====== Dataset records

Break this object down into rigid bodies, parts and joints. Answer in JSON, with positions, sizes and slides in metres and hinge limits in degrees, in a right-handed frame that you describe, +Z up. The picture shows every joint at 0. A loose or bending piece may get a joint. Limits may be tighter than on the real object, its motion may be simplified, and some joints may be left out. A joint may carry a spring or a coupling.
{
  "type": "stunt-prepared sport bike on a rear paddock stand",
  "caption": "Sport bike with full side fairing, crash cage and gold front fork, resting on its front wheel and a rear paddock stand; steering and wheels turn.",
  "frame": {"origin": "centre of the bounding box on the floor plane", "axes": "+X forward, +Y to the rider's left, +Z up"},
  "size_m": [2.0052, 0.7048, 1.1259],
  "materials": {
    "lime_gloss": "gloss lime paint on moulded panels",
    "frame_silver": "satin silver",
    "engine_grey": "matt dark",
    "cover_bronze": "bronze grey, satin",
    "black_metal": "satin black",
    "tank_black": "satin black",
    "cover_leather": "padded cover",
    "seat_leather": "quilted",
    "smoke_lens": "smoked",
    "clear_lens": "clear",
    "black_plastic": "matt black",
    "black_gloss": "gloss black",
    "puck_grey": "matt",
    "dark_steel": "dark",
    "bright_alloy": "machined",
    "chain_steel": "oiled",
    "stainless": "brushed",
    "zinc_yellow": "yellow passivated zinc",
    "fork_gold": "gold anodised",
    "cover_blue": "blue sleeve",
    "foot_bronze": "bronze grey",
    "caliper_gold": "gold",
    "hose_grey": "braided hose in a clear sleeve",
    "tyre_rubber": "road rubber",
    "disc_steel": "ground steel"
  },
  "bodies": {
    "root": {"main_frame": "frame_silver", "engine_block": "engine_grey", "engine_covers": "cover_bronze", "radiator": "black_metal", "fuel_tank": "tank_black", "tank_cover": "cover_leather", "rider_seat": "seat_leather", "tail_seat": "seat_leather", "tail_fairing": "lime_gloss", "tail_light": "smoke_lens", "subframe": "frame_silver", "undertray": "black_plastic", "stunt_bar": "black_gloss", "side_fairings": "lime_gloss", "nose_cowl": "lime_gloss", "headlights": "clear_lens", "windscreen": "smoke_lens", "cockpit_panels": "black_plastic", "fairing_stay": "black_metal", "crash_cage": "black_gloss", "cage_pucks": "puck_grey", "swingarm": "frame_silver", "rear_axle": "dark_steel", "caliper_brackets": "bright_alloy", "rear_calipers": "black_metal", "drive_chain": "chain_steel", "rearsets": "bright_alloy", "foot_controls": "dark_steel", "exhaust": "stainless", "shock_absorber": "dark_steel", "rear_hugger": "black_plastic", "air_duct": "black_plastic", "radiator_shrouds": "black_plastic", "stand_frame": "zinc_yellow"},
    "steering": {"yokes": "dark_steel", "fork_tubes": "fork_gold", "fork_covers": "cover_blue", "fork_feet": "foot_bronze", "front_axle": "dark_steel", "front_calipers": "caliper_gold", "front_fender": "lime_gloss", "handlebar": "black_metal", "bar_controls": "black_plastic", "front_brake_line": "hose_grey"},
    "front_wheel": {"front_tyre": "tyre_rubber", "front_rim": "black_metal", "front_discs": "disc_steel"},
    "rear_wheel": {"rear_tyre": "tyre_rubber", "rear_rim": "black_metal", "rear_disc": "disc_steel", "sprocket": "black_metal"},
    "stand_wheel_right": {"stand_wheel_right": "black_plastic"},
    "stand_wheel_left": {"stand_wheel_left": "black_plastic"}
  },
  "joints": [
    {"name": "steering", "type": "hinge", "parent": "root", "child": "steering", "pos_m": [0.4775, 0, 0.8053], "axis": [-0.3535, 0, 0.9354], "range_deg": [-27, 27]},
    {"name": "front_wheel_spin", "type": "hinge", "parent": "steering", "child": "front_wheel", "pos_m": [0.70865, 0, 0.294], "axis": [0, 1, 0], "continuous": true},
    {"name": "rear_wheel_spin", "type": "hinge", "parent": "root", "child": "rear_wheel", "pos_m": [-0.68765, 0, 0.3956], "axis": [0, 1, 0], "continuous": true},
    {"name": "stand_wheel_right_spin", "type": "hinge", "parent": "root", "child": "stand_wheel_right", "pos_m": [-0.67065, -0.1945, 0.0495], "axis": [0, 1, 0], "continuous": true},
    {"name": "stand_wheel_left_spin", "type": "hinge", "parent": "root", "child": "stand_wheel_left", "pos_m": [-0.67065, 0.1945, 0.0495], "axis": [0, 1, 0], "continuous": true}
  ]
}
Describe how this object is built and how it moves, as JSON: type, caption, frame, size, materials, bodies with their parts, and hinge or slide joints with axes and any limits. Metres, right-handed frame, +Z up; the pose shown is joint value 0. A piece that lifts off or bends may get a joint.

============

◆ Aim
All lines of the data above that include the word "materials" must be shown.

◆ The result
  "materials": {
Describe how this object is built and how it moves, as JSON: type, caption, frame, size, materials, bodies with their parts, and hinge or slide joints with axes and any limits. Metres, right-handed frame, +Z up; the pose shown is joint value 0. A piece that lifts off or bends may get a joint.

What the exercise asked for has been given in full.